## INPUT FOR THIS TASK
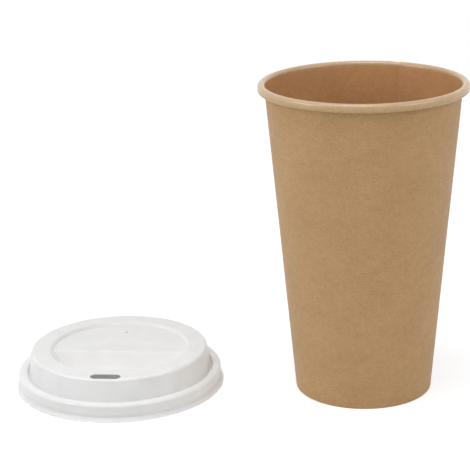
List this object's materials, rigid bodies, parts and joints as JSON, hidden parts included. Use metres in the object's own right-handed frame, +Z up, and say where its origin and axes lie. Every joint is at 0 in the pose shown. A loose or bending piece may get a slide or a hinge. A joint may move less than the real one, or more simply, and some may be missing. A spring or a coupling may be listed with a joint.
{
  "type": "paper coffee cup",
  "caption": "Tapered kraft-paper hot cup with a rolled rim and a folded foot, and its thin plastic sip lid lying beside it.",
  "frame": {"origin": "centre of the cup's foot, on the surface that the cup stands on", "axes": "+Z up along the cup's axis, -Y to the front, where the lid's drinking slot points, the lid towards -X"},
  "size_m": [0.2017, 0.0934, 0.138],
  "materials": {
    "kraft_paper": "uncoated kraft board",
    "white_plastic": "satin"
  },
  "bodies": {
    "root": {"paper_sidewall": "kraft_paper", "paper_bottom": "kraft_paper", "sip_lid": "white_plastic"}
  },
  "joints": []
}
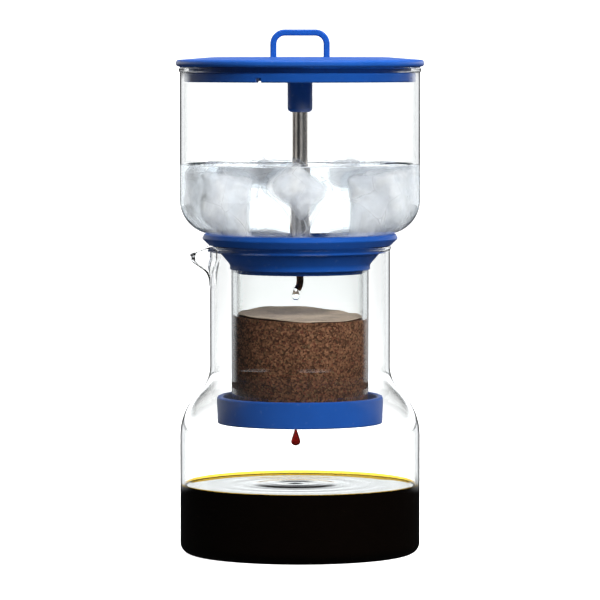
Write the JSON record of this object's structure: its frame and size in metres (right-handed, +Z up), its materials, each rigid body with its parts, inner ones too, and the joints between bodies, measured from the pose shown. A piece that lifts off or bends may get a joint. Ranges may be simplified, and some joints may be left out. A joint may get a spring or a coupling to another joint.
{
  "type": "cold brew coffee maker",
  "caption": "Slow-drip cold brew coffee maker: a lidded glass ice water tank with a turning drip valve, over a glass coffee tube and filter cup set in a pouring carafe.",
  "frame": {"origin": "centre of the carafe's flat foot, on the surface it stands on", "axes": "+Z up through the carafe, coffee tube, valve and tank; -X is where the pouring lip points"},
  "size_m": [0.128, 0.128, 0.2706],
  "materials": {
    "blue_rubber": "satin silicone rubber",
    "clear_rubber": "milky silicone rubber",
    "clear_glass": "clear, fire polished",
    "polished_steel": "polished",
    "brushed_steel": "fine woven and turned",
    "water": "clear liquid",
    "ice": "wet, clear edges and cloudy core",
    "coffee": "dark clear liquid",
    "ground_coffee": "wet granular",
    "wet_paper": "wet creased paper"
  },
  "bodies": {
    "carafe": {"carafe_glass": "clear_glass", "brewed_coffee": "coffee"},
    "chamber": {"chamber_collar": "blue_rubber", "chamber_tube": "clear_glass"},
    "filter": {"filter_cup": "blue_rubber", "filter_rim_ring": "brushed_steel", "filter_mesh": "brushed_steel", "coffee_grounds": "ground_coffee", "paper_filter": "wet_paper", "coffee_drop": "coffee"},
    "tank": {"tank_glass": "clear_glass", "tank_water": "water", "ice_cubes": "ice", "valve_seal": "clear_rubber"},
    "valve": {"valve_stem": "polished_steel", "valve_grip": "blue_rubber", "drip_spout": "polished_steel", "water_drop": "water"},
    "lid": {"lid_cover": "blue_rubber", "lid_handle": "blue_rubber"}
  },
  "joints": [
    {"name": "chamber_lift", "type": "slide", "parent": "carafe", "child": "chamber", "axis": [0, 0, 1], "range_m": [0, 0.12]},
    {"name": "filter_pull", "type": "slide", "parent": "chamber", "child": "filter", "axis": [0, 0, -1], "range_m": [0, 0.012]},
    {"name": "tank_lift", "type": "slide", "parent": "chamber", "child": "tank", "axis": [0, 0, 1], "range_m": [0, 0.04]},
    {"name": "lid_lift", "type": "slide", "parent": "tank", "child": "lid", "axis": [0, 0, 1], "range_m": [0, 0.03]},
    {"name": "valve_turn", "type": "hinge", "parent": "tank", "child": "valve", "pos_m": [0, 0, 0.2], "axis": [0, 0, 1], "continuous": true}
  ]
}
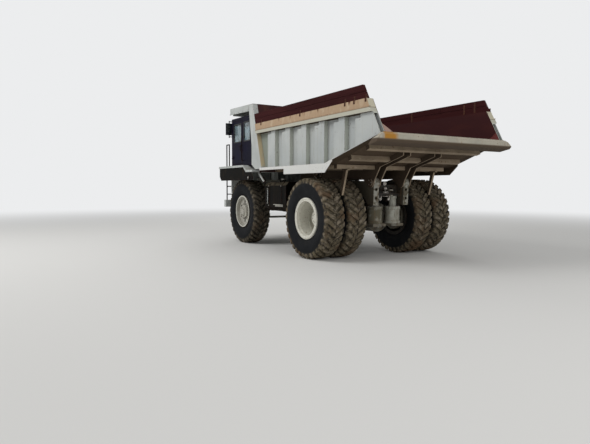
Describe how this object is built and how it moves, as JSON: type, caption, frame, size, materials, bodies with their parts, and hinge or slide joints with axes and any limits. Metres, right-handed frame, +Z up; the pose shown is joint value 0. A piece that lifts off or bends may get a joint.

## JOB
Return all of the entries exactly as written.

## ANSWER TO THE PROBLEM
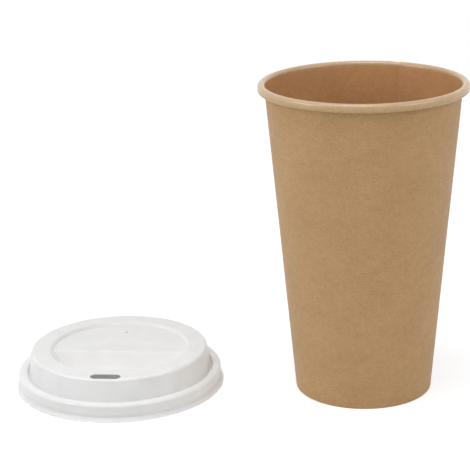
List this object's materials, rigid bodies, parts and joints as JSON, hidden parts included. Use metres in the object's own right-handed frame, +Z up, and say where its origin and axes lie. Every joint is at 0 in the pose shown. A loose or bending piece may get a slide or a hinge. A joint may move less than the real one, or more simply, and some may be missing. A spring or a coupling may be listed with a joint.
{
  "type": "paper coffee cup",
  "caption": "Tapered kraft-paper hot cup with a rolled rim and a folded foot, and its thin plastic sip lid lying beside it.",
  "frame": {"origin": "centre of the cup's foot, on the surface that the cup stands on", "axes": "+Z up along the cup's axis, -Y to the front, where the lid's drinking slot points, the lid towards -X"},
  "size_m": [0.2017, 0.0934, 0.138],
  "materials": {
    "kraft_paper": "uncoated kraft board",
    "white_plastic": "satin"
  },
  "bodies": {
    "root": {"paper_sidewall": "kraft_paper", "paper_bottom": "kraft_paper", "sip_lid": "white_plastic"}
  },
  "joints": []
}
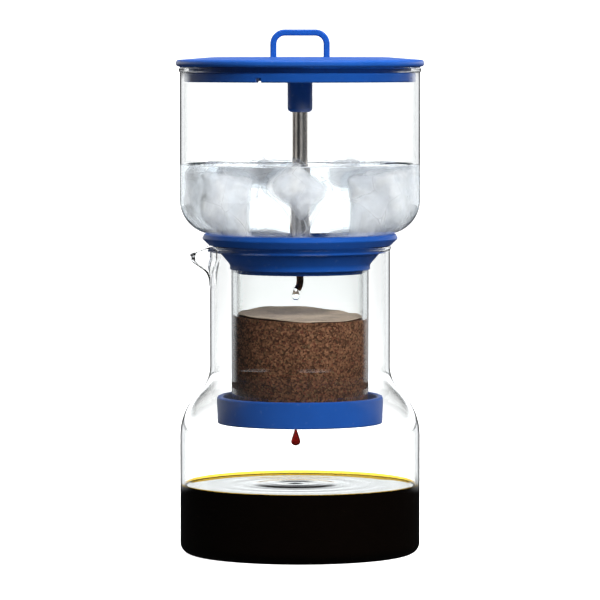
Write the JSON record of this object's structure: its frame and size in metres (right-handed, +Z up), its materials, each rigid body with its parts, inner ones too, and the joints between bodies, measured from the pose shown. A piece that lifts off or bends may get a joint. Ranges may be simplified, and some joints may be left out. A joint may get a spring or a coupling to another joint.
{
  "type": "cold brew coffee maker",
  "caption": "Slow-drip cold brew coffee maker: a lidded glass ice water tank with a turning drip valve, over a glass coffee tube and filter cup set in a pouring carafe.",
  "frame": {"origin": "centre of the carafe's flat foot, on the surface it stands on", "axes": "+Z up through the carafe, coffee tube, valve and tank; -X is where the pouring lip points"},
  "size_m": [0.128, 0.128, 0.2706],
  "materials": {
    "blue_rubber": "satin silicone rubber",
    "clear_rubber": "milky silicone rubber",
    "clear_glass": "clear, fire polished",
    "polished_steel": "polished",
    "brushed_steel": "fine woven and turned",
    "water": "clear liquid",
    "ice": "wet, clear edges and cloudy core",
    "coffee": "dark clear liquid",
    "ground_coffee": "wet granular",
    "wet_paper": "wet creased paper"
  },
  "bodies": {
    "carafe": {"carafe_glass": "clear_glass", "brewed_coffee": "coffee"},
    "chamber": {"chamber_collar": "blue_rubber", "chamber_tube": "clear_glass"},
    "filter": {"filter_cup": "blue_rubber", "filter_rim_ring": "brushed_steel", "filter_mesh": "brushed_steel", "coffee_grounds": "ground_coffee", "paper_filter": "wet_paper", "coffee_drop": "coffee"},
    "tank": {"tank_glass": "clear_glass", "tank_water": "water", "ice_cubes": "ice", "valve_seal": "clear_rubber"},
    "valve": {"valve_stem": "polished_steel", "valve_grip": "blue_rubber", "drip_spout": "polished_steel", "water_drop": "water"},
    "lid": {"lid_cover": "blue_rubber", "lid_handle": "blue_rubber"}
  },
  "joints": [
    {"name": "chamber_lift", "type": "slide", "parent": "carafe", "child": "chamber", "axis": [0, 0, 1], "range_m": [0, 0.12]},
    {"name": "filter_pull", "type": "slide", "parent": "chamber", "child": "filter", "axis": [0, 0, -1], "range_m": [0, 0.012]},
    {"name": "tank_lift", "type": "slide", "parent": "chamber", "child": "tank", "axis": [0, 0, 1], "range_m": [0, 0.04]},
    {"name": "lid_lift", "type": "slide", "parent": "tank", "child": "lid", "axis": [0, 0, 1], "range_m": [0, 0.03]},
    {"name": "valve_turn", "type": "hinge", "parent": "tank", "child": "valve", "pos_m": [0, 0, 0.2], "axis": [0, 0, 1], "continuous": true}
  ]
}
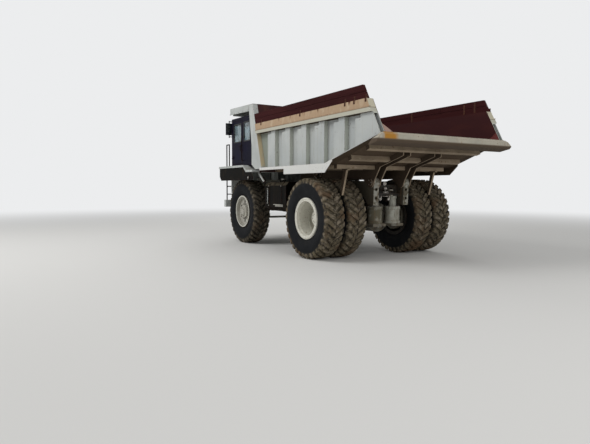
Describe how this object is built and how it moves, as JSON: type, caption, frame, size, materials, bodies with their parts, and hinge or slide joints with axes and any limits. Metres, right-handed frame, +Z up; the pose shown is joint value 0. A piece that lifts off or bends may get a joint.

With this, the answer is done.